When invitations went out to men’s lacrosse teams to compete in the 2022 World Games in Birmingham, Ala., there was a big omission. The third-best Iroquois Nationals, a team that represents the Haudenosaunee Confederacy, wasn’t on the list.
Organizers said the Nationals could not compete because they are not a sovereign nation — even though they have their own passports.
“It was a disappointment and sort of boiled my blood,” says Lyle Thompson, an Iroquois Nationals player.
The Haudenosaunee are actually the originators of lacrosse, what they call the “medicine game.”
“All my life lessons really come from the game of lacrosse. Playing in those medicine games, those traditional medicine games and using a traditional wooden stick,” Thompson tells NPR’s Morning Edition.
A petition calling for the Nationals inclusion got more than 50,000 signatures.
The Games’ organizers recognized their mistake, but the roster of eight teams was full.
Enter: Ireland. Their team was set to play in 2022.

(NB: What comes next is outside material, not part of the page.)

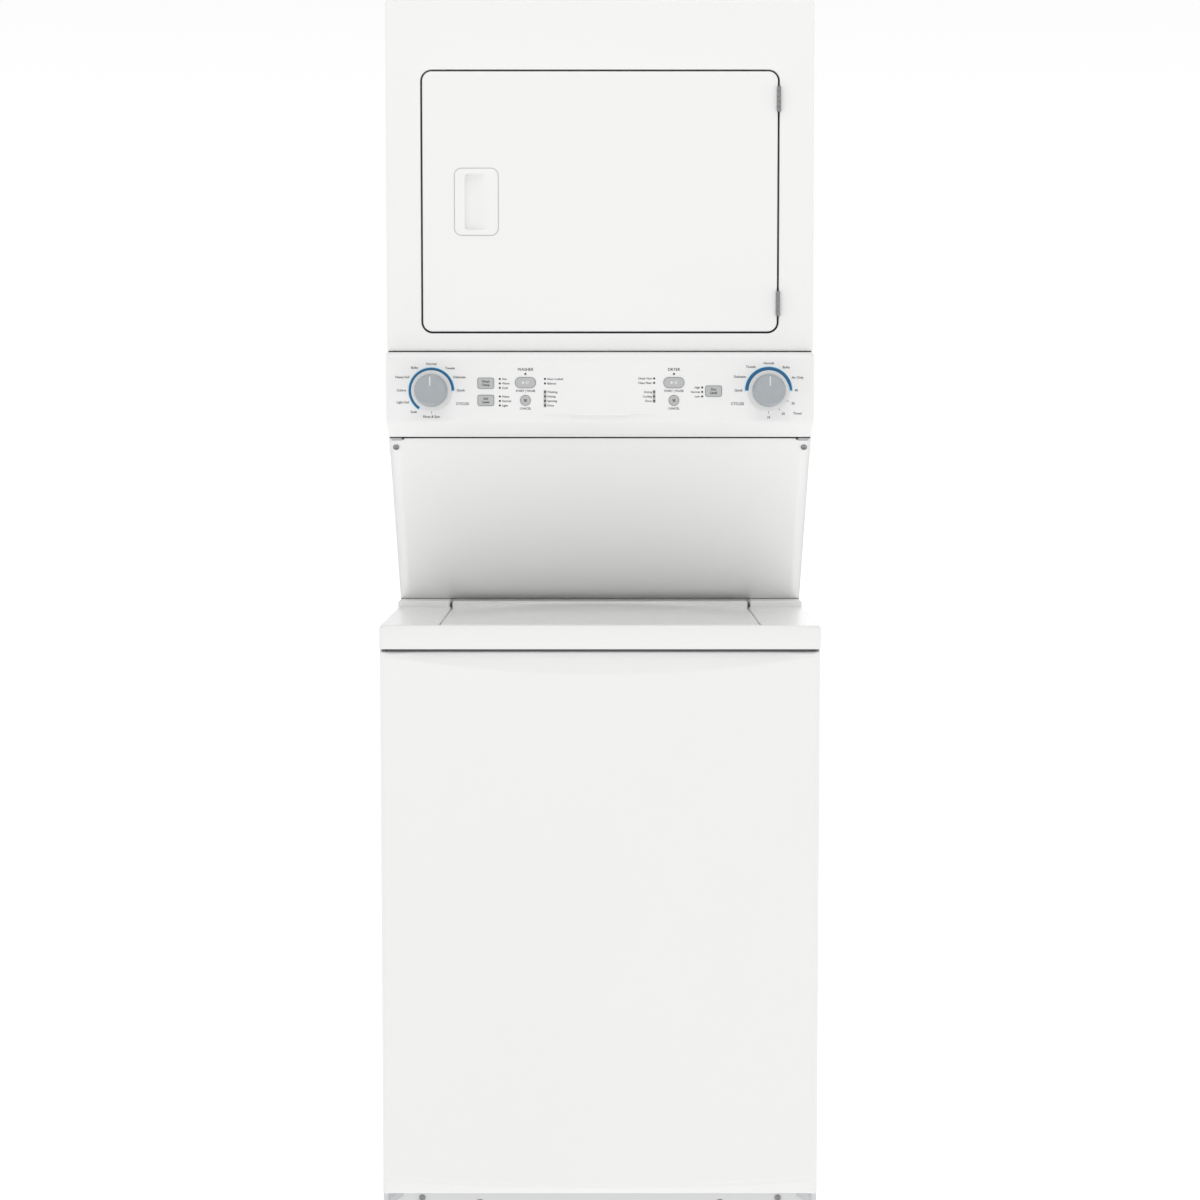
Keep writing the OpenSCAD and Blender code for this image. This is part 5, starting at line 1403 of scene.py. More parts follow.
@dataclass
class DryerDoor:
    """The dryer's door: outer and inner skins, seal, handle, hinges and strike."""

    outer: Span = node_span("door_outer")
    inner: Span = node_span("door_inner")
    seal: Span = node_span("door_seal")
    handle: Span = node_span("door_handle")
    hinge: Span = node_span("frame_hinge_leaves")
    corner: float = 15 * MM
    plug: tuple[float, float, float] = (0.418, 0.283, 0.054)    # the pressed middle's width, height, corner

    def build(self) -> None:
        """Makes the door's pieces."""
        self.outer_skin()
        self.inner_skin()
        self.seal_ring()
        self.handle_insert()
        self.hinges()
        soften("door_strike", STEEL, 0.4 * MM)

    def outer_skin(self) -> None:
        """Door face with a rounded edge and a hole behind the handle: rings from the hole to the rear hem."""
        face, depth = self.outer.low[1], self.outer.size[1]
        hole = Outline(self.handle.size[0] - 4 * MM, self.handle.size[2] - 4 * MM, 9 * MM,
                       (self.handle.middle[0], self.handle.middle[2]))
        rim = Outline(self.outer.size[0], self.outer.size[2], self.corner, (0.0, self.outer.middle[2]))
        rings = hole.rings(Facing.BACK, [(0.0, 1.5 * MM), (0.0, 0.0)], face)
        edge = [(-inset, drop) for inset, drop in edge_round(2.6 * MM, 7)]
        rings += rim.rings(Facing.BACK, [*edge, (0.0, depth - 1 * MM), (-0.8 * MM, depth),
                                         (-9 * MM, depth)], face)
        Skin().loft(rings, ends=False).sheet("door_face", ENAMEL, "door", "door_outer", 0.8 * MM)

    def inner_skin(self) -> None:
        """Pressed inner sheet whose middle stands back into the drum's throat and is dished."""
        start, deep = self.inner.low[1], self.inner.size[1]
        plate_w, plate_h, hub = self.inner.size[0], self.inner.size[2], (0.0, self.inner.middle[2])
        plug_w, plug_h, plug_r = self.plug
        rows = [(plate_w, plate_h, 14 * MM, 0.0), (plate_w, plate_h, 14 * MM, 0.6 * MM),
                (plate_w - 2 * MM, plate_h - 2 * MM, 13 * MM, 1 * MM)]
        for share in np.linspace(0, 1, 8):
            grow, sunk = (1 - share) * 6 * MM, (deep - 4 * MM) * bend(np.array(share)) + (1 + share) * MM
            rows.append((plug_w + grow, plug_h + grow, plug_r, sunk))
        for inset, rise in mm([10, 2.4], [18, 3.0], [26, 2.4], [36, -2.0], [60, -5.0], [90, -6.0]):
            rows.append((plug_w - 2 * inset, plug_h - 2 * inset, plug_r, deep - 3 * MM + rise))
        rings = [Facing.BACK.place(rounded(w, h, min(r, w / 2.1, h / 2.1), hub), float(d), start)
                 for w, h, r, d in rows]
        Skin().loft(rings).build("door_pressing", ENAMEL_INSIDE, "door", "door_inner", crease=40)

    def seal_ring(self) -> None:
        """A soft lip round the plug: a round section carried round a rounded rectangle."""
        turn = np.linspace(0, 2 * pi, 17)[:-1]
        hub = (0.0, self.seal.middle[2])
        lip = Outline(self.seal.size[0], self.seal.size[2], 66 * MM, hub, arc=14, side=10)
        section = np.stack([-7 * MM * (1 + np.cos(turn)), self.seal.size[1] / 2 * (1 + np.sin(turn))], -1)
        grid = np.stack(lip.rings(Facing.BACK, section, self.seal.low[1]))
        Skin().patch(grid, wrap_u=True, wrap_v=True).build("seal_lip", SEAL, "door", "door_seal")

    def handle_insert(self) -> None:
        """Handle plate with a raised rim and a finger pocket, steep at its left and ramped at its right.

        Depth at a point is pocket(x, z) times a ramp in x: full behind the left edge, then falling to nothing
        at the right, with a smooth step of 2 mm round the pocket's outline.
        """
        face, rim, corner_r = self.handle.low[1], 4 * MM, 11 * MM
        centre = (self.handle.middle[0], self.handle.middle[2])
        wide, tall = self.handle.size[0], self.handle.size[2]
        u, v = np.linspace(-0.5, 0.5, 90), np.linspace(-0.5, 0.5, 120)
        gx, gz = np.meshgrid(u * (wide - 2 * rim), v * (tall - 2 * rim), indexing="ij")
        left, right, tall_half, corner = -19 * MM, 23 * MM, 45 * MM, 7 * MM
        dx = np.maximum(np.abs(gx - (left + right) / 2) - ((right - left) / 2 - corner), 0)
        dz = np.maximum(np.abs(gz) - (tall_half - corner), 0)
        pocket = bend((corner - np.hypot(dx, dz)) / (2.2 * MM))
        ramp = bend((right - gx) / (right - left - 9 * MM))
        depth = 10.2 * MM * pocket * ramp + 0.5 * MM
        grid = np.stack([gx + centre[0], face + depth, gz + centre[1]], -1)
        border = border_of(grid)
        rings = [self.rim_ring(border, centre, (wide, tall), corner_r, inset, face + drop)
                 for inset, drop in mm([1.6, 0], [0.7, 0.2], [0, 1], [0, 1.5])]
        skin = Skin().patch(grid).patch(np.stack([border, *rings]), wrap_v=True)
        skin.sheet("handle_insert", HANDLE_WHITE, "door", "door_handle", 1.2 * MM, crease=55)
        # Painted shadow: a thin grey ring round the handle plate stands in for the shade in the hairline gap
        # between plate and door.
        outline = Outline(wide, tall, corner_r, centre)
        section = mm([0.1, -0.4], [0.1, 0.2], [1, 0.2], [1, -0.4])
        edge = outline.rings(Facing.FRONT, section, self.outer.low[1])
        Skin().patch(np.stack(edge), wrap_u=True, wrap_v=True).build("handle_painted_shadow_line", STRIP_GREY, "door")

    @staticmethod
    def rim_ring(border: Array, centre: tuple[float, float], size: tuple[float, float], corner: float,
                 inset: float, y: float) -> Array:
        """Carries a rectangular border out onto a rounded rectangle of that size, point by point."""
        half = np.array(size) / 2 - inset
        flat = border[:, [0, 2]] - np.array(centre)
        scale = np.max(np.abs(flat) / half, axis=1, keepdims=True)
        flat = flat / scale
        core = half - corner + inset
        beyond = np.abs(flat) - core
        in_corner = (beyond > 0).all(1, keepdims=True)
        length = np.linalg.norm(np.maximum(beyond, 1e-9), axis=1, keepdims=True)
        curved = np.sign(flat) * (core + np.maximum(beyond, 0) / length * (corner - inset))
        flat = np.where(in_corner, curved, flat) + np.array(centre)
        return np.stack([flat[:, 0], np.full(len(flat), y), flat[:, 1]], -1)

    def hinges(self) -> None:
        """Two butt hinges of five knuckles each, with leaves and a headed pin."""
        axis_x, axis_y = self.hinge.high[0] - 3.2 * MM, self.hinge.low[1] + 3.2 * MM
        tall, parts = 40 * MM, 5
        knuckle = looped(mm([1.5, 0.3], [2.6, 0.3], [3.2, 1.0], [3.2, 7.0], [2.6, 7.7], [1.5, 7.7]))
        pin = mm([0, 0], [2.4, 0], [2.8, 0], [1.4, 0.1], [1.4, 39.9], [2.8, 40], [2.4, 40], [0, 40])
        for body, first, side, node in (("cabinet", 0, 1, "frame_hinge_leaves"),
                                        ("door", 1, -1, "door_hinge_leaves")):
            skin = Skin()
            for foot in (self.hinge.high[2] - tall, self.hinge.low[2]):
                for k in range(first, parts, 2):
                    skin.turned(knuckle, (axis_x, axis_y, foot + k * tall / parts), steps=32)
                leaf = Outline(1 * MM, tall, 0.4 * MM, (axis_x + side * 1 * MM, foot + tall / 2))
                skin.slab(Facing.BACK, leaf, axis_y + 2.4 * MM, 12 * MM, 0.2 * MM)
                if body == "cabinet":
                    skin.turned(pin, (axis_x, axis_y, foot), steps=24)
            # The hinges take the darkened steel, whose colour paints in dark reflections.
            skin.build(f"{body}_hinges", DARK_REFLECTION_STEEL, body, node, crease=25)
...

“None of us would be going to Birmingham, Alabama in the first place if it wasn’t for the Iroquois and giving us the gift of their medicine game,” Sonny Campbell, a player for Ireland Lacrosse, tells Morning Edition.
He says the Irish team wanted to do more than make a statement.
So earlier this month they dropped out of the tournament, allowing the Nationals to take their spot.
“We support them and if it means we’ll give up our spot then so be it. But the Iroquois, they need to be there,” Campbell says.
Thompson says the move was unexpected.
“A sense of me felt bad because they’re sort of sacrificing and giving up their opportunity. But a part of me felt like this is the right move, and I do truly believe that,” he says.
Thompson says Ireland’s sacrifice won’t be in vain.
“The Iroquois Nationals are going to put together the best team the world has ever seen, and representing not just the Iroquois Nationals, but Ireland lacrosse also,” Thompson says.
The eight teams competing in Alabama will be Australia, Canada, Germany, Great Britain, the Iroquois Nationals, Israel, Japan and the U.S.